— BEGIN —

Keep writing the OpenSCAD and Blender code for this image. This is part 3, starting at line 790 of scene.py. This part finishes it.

— END —
— BEGIN —

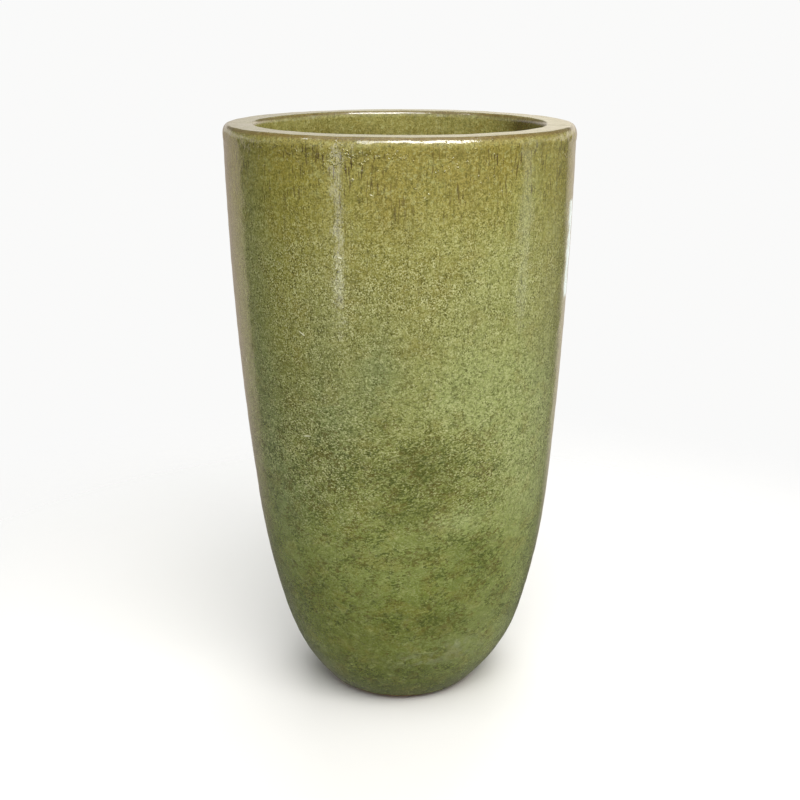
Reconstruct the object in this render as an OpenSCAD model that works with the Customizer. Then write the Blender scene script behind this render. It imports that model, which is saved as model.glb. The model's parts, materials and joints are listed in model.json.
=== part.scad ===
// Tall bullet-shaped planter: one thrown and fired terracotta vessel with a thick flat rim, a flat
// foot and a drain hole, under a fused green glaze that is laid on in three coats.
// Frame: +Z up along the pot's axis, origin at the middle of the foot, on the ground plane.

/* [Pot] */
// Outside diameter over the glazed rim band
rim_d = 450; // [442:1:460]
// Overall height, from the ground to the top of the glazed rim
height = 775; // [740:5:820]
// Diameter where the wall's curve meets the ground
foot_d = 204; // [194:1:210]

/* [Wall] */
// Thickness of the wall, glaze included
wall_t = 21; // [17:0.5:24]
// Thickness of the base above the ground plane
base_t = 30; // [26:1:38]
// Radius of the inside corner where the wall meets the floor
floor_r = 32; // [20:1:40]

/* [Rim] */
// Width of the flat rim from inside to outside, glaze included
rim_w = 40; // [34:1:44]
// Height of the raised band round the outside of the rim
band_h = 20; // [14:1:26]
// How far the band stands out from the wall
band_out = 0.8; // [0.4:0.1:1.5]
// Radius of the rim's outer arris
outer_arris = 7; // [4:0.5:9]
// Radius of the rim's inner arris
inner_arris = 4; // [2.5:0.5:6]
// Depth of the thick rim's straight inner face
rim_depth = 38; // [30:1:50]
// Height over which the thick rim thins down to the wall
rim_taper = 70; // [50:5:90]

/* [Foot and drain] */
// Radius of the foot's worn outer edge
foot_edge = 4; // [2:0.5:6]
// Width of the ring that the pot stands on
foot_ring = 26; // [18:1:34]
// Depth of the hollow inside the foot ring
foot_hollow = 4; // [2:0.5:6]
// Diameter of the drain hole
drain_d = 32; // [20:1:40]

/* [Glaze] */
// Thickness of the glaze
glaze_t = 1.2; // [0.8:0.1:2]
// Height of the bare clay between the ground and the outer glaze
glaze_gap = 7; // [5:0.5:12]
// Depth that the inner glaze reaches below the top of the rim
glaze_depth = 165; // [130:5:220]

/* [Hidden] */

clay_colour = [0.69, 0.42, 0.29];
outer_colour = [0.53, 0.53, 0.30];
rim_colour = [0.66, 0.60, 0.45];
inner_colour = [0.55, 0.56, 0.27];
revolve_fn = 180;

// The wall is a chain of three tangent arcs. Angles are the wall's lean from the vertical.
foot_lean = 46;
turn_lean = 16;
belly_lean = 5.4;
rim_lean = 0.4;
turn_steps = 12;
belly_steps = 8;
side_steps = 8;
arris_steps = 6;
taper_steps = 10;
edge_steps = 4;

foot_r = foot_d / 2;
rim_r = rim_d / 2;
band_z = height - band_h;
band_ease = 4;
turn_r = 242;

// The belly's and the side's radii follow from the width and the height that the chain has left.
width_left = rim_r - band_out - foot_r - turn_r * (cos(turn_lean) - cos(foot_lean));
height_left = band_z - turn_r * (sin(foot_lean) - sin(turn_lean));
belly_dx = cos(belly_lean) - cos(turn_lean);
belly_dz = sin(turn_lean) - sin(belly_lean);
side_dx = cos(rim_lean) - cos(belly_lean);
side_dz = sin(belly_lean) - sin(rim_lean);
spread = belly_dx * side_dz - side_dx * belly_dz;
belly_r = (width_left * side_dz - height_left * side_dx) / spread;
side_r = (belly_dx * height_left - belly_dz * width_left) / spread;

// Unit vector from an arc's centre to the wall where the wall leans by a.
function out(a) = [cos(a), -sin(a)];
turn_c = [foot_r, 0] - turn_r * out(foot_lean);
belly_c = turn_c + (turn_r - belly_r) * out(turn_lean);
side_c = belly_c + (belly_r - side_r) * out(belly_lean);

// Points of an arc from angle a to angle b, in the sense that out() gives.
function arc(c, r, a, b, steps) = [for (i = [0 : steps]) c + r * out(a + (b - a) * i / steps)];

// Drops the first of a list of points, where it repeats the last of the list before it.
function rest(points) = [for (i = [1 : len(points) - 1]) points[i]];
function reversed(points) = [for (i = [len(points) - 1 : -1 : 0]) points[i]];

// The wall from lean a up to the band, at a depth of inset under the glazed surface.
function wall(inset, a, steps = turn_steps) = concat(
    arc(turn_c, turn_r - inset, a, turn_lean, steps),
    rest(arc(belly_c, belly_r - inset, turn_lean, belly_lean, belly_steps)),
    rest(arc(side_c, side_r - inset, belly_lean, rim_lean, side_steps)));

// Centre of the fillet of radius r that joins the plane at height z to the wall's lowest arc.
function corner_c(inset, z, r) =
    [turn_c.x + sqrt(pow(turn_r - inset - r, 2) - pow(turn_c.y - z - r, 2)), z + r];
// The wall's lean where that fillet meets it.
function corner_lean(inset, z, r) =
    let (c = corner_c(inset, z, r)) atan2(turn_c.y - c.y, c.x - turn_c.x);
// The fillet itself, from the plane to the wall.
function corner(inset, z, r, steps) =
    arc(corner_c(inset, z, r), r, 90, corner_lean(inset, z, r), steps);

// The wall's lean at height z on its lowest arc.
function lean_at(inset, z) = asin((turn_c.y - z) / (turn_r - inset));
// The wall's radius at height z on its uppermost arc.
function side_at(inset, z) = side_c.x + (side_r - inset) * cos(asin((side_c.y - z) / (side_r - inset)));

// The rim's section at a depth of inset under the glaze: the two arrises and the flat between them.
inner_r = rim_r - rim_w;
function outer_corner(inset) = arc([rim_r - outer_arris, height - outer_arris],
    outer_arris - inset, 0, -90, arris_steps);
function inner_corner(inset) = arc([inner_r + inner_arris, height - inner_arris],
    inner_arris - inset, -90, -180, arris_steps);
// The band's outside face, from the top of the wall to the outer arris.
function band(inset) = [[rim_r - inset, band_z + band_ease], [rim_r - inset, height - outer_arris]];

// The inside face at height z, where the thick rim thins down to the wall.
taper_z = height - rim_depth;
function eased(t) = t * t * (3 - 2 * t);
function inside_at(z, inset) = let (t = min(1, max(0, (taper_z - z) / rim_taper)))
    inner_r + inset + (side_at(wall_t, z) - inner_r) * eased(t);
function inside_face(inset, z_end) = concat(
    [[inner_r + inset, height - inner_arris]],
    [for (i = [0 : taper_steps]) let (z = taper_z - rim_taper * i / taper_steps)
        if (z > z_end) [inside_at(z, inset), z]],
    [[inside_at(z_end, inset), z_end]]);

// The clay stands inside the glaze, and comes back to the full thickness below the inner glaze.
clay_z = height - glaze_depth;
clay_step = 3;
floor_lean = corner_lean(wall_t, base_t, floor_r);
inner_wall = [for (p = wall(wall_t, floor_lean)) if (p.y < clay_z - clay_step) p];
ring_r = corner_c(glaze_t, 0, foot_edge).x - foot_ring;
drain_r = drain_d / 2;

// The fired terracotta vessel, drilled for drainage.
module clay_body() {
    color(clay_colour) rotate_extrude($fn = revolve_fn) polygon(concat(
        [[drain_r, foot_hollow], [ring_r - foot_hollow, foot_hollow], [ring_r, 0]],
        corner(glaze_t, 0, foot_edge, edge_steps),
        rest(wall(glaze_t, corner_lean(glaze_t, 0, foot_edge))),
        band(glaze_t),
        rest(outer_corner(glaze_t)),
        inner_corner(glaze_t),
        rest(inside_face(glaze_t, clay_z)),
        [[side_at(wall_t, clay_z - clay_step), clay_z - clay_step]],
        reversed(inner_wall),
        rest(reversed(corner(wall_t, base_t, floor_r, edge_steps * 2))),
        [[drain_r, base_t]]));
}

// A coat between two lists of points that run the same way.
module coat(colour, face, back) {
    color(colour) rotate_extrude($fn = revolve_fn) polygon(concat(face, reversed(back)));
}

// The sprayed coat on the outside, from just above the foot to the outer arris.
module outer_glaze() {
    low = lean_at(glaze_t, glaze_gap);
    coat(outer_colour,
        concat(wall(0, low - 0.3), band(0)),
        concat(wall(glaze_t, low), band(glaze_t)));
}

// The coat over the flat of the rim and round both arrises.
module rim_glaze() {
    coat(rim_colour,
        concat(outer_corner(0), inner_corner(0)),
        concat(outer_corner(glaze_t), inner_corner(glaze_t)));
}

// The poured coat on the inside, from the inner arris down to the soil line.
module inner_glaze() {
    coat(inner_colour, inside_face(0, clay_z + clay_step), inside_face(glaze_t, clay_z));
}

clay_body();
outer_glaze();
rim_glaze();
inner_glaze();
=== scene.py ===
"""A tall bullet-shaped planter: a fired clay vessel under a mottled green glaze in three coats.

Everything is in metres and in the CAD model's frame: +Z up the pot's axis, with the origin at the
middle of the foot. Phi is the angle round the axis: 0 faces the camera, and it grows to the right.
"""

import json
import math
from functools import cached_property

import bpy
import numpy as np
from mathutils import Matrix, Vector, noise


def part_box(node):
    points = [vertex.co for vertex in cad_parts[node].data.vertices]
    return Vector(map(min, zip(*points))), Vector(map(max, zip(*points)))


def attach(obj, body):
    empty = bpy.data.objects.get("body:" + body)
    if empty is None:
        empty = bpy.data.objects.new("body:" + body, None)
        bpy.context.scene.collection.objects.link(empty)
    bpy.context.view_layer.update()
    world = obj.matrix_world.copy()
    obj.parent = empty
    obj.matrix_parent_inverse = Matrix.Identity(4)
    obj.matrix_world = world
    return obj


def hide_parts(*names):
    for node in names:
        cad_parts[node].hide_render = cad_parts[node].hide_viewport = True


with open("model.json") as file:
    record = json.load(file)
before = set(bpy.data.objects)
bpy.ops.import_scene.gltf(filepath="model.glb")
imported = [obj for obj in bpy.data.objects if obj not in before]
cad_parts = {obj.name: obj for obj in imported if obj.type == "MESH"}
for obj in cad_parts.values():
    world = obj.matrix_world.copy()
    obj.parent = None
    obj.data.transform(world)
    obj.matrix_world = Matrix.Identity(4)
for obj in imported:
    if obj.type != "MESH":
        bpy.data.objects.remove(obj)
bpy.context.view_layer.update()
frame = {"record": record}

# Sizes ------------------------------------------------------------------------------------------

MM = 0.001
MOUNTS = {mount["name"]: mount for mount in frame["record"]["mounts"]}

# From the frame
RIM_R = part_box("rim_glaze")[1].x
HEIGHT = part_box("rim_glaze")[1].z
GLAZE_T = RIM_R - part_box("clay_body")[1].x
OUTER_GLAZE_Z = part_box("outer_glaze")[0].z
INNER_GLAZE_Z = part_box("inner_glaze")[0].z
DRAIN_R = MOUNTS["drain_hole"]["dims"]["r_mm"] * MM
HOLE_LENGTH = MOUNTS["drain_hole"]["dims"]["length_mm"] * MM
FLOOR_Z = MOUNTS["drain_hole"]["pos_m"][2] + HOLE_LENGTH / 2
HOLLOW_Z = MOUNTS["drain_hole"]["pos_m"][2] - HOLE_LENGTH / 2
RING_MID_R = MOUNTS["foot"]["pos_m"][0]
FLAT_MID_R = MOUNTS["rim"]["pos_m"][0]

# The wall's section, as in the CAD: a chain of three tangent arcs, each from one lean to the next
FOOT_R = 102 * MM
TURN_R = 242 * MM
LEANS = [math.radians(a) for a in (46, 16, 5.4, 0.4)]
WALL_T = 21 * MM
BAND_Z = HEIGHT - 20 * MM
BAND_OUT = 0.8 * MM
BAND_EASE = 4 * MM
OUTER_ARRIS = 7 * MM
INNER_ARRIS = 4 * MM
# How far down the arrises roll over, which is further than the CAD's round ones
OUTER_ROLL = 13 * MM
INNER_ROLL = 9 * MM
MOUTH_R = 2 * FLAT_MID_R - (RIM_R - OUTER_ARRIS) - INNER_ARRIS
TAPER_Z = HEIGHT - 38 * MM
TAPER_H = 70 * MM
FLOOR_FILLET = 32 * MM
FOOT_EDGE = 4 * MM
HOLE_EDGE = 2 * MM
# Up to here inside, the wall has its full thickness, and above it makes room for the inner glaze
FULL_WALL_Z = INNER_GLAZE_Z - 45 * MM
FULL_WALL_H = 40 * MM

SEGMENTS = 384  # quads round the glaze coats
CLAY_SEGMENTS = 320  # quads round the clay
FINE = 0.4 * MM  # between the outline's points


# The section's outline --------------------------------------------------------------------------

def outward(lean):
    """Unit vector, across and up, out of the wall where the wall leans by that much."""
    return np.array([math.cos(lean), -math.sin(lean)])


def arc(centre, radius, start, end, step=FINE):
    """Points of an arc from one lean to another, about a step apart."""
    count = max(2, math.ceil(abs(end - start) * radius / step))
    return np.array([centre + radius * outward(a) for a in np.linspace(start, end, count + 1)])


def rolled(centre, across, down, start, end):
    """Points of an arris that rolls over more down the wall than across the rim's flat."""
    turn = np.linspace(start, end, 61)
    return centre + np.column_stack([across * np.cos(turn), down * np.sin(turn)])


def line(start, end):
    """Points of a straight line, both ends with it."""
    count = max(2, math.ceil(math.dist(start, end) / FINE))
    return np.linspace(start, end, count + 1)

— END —
— BEGIN —

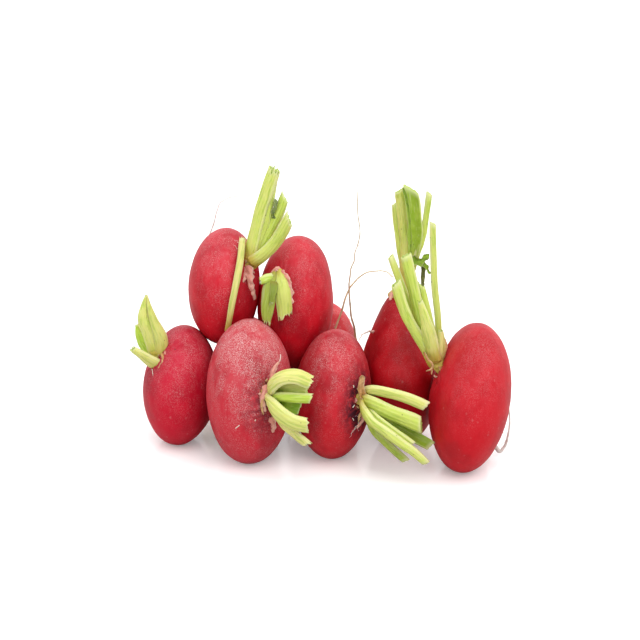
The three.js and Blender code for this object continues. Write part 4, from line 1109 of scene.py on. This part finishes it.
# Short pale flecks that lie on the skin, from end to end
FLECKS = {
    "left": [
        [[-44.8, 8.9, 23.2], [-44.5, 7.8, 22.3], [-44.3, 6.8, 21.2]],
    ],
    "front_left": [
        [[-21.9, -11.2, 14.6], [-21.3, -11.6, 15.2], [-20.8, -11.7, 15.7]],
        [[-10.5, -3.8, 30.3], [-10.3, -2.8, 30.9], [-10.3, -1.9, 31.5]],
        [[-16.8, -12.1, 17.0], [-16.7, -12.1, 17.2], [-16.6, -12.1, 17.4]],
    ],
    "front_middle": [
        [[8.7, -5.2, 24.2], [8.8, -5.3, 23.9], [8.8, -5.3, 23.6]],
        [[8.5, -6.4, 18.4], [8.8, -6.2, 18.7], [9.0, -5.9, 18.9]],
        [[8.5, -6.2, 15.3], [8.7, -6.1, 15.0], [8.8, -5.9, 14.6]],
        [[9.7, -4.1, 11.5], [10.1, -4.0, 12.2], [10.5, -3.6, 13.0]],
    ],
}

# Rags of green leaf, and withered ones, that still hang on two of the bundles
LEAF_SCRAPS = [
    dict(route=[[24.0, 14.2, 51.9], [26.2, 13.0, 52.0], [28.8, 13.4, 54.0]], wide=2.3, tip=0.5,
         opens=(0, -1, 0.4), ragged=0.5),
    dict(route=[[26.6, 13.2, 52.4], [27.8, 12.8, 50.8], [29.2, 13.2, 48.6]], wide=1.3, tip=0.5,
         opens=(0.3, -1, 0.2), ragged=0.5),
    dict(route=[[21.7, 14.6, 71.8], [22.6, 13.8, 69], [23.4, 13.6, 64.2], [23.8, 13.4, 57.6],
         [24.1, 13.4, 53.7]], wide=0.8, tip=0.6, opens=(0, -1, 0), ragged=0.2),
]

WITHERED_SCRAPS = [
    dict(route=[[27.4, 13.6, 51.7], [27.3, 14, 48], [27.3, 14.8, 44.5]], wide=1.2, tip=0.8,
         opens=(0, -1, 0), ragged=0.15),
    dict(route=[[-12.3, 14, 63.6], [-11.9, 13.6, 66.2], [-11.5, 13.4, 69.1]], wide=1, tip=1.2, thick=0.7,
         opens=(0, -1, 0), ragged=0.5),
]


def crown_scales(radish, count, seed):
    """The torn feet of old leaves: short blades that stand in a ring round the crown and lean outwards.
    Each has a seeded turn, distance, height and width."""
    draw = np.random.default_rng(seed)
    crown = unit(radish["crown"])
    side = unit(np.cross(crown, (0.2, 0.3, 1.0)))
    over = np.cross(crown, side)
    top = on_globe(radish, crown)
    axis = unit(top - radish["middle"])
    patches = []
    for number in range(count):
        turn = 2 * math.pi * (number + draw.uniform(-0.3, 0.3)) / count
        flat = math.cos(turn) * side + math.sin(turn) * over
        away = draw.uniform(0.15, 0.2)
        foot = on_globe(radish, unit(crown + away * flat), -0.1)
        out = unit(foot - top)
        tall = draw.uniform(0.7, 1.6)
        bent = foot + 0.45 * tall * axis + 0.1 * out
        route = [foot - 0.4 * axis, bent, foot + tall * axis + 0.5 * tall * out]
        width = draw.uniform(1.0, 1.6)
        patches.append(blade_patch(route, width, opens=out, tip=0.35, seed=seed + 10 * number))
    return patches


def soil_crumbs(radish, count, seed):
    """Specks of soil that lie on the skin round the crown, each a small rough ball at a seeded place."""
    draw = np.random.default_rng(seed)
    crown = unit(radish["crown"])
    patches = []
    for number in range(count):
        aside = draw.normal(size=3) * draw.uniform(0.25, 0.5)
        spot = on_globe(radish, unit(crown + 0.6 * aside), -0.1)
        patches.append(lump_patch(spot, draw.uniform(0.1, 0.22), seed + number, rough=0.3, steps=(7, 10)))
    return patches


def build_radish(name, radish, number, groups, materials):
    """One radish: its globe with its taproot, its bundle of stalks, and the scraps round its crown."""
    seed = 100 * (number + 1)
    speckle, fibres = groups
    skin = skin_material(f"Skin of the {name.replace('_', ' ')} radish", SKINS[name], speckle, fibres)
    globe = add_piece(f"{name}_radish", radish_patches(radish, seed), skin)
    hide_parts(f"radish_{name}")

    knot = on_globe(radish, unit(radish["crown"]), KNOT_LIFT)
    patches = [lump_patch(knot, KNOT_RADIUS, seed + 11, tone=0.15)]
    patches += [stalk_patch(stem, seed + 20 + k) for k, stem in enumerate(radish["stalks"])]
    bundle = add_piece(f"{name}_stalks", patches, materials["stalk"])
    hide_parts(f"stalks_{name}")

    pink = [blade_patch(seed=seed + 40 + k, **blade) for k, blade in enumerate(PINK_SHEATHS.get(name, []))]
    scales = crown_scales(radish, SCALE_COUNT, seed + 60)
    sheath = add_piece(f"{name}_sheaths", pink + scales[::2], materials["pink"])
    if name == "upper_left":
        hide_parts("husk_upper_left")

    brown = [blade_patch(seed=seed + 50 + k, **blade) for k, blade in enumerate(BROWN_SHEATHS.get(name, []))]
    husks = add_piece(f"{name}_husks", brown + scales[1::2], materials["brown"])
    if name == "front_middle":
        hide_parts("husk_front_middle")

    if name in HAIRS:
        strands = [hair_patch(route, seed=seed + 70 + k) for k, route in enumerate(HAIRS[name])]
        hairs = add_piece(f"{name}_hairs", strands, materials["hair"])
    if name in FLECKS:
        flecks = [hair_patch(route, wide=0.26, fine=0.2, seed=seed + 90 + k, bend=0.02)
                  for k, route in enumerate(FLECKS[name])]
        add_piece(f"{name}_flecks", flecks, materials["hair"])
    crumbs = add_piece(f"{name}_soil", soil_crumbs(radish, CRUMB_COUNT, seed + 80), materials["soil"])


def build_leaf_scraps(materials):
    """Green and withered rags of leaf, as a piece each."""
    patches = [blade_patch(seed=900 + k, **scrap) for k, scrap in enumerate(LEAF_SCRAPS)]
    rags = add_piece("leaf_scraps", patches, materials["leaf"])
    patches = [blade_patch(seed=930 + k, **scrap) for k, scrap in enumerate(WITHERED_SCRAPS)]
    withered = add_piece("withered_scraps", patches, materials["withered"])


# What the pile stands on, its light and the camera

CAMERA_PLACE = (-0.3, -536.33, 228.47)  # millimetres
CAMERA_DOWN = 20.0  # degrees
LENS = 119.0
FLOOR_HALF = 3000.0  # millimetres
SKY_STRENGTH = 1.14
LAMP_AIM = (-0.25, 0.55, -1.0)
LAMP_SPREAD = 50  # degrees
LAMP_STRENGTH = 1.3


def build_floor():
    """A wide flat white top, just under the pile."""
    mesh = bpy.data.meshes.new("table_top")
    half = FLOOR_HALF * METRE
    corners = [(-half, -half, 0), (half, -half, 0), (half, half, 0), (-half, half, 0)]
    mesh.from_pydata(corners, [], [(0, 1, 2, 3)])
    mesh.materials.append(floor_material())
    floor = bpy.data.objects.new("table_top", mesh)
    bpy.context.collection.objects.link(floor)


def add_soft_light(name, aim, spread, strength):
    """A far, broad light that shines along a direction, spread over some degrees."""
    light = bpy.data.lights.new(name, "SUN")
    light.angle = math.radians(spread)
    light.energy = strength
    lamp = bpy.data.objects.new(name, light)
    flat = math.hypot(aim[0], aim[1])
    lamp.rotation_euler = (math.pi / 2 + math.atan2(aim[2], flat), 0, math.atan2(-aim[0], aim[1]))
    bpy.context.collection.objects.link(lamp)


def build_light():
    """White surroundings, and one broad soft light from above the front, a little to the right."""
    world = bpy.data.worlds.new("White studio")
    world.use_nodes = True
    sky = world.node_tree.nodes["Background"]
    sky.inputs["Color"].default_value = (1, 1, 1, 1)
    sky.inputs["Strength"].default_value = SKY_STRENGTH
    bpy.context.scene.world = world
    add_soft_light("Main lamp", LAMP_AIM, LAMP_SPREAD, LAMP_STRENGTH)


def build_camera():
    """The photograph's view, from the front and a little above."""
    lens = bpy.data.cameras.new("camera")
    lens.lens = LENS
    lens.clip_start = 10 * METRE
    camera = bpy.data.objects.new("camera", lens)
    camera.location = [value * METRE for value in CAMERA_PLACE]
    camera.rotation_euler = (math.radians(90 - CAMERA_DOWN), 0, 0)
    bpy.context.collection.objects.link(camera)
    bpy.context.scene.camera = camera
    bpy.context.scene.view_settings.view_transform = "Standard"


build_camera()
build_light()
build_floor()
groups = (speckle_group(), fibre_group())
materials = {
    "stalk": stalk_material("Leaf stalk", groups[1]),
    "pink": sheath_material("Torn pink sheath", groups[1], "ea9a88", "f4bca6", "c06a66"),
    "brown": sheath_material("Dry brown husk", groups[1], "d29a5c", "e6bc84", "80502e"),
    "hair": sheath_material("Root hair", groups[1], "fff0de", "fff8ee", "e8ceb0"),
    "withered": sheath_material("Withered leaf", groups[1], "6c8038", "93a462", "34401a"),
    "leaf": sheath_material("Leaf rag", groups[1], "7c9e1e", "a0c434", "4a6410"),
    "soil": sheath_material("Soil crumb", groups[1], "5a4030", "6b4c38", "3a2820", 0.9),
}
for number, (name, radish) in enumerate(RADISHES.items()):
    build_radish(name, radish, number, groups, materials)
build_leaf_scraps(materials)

— END —

Look through the entries above and quote exactly the lines from the line with "Reconstruct the object" to the line with "rim_taper = 70; // [50:5:90]", counting both of those lines.

**The result:**
Reconstruct the object in this render as an OpenSCAD model that works with the Customizer. Then write the Blender scene script behind this render. It imports that model, which is saved as model.glb. The model's parts, materials and joints are listed in model.json.
=== part.scad ===
// Tall bullet-shaped planter: one thrown and fired terracotta vessel with a thick flat rim, a flat
// foot and a drain hole, under a fused green glaze that is laid on in three coats.
// Frame: +Z up along the pot's axis, origin at the middle of the foot, on the ground plane.

/* [Pot] */
// Outside diameter over the glazed rim band
rim_d = 450; // [442:1:460]
// Overall height, from the ground to the top of the glazed rim
height = 775; // [740:5:820]
// Diameter where the wall's curve meets the ground
foot_d = 204; // [194:1:210]

/* [Wall] */
// Thickness of the wall, glaze included
wall_t = 21; // [17:0.5:24]
// Thickness of the base above the ground plane
base_t = 30; // [26:1:38]
// Radius of the inside corner where the wall meets the floor
floor_r = 32; // [20:1:40]

/* [Rim] */
// Width of the flat rim from inside to outside, glaze included
rim_w = 40; // [34:1:44]
// Height of the raised band round the outside of the rim
band_h = 20; // [14:1:26]
// How far the band stands out from the wall
band_out = 0.8; // [0.4:0.1:1.5]
// Radius of the rim's outer arris
outer_arris = 7; // [4:0.5:9]
// Radius of the rim's inner arris
inner_arris = 4; // [2.5:0.5:6]
// Depth of the thick rim's straight inner face
rim_depth = 38; // [30:1:50]
// Height over which the thick rim thins down to the wall
rim_taper = 70; // [50:5:90]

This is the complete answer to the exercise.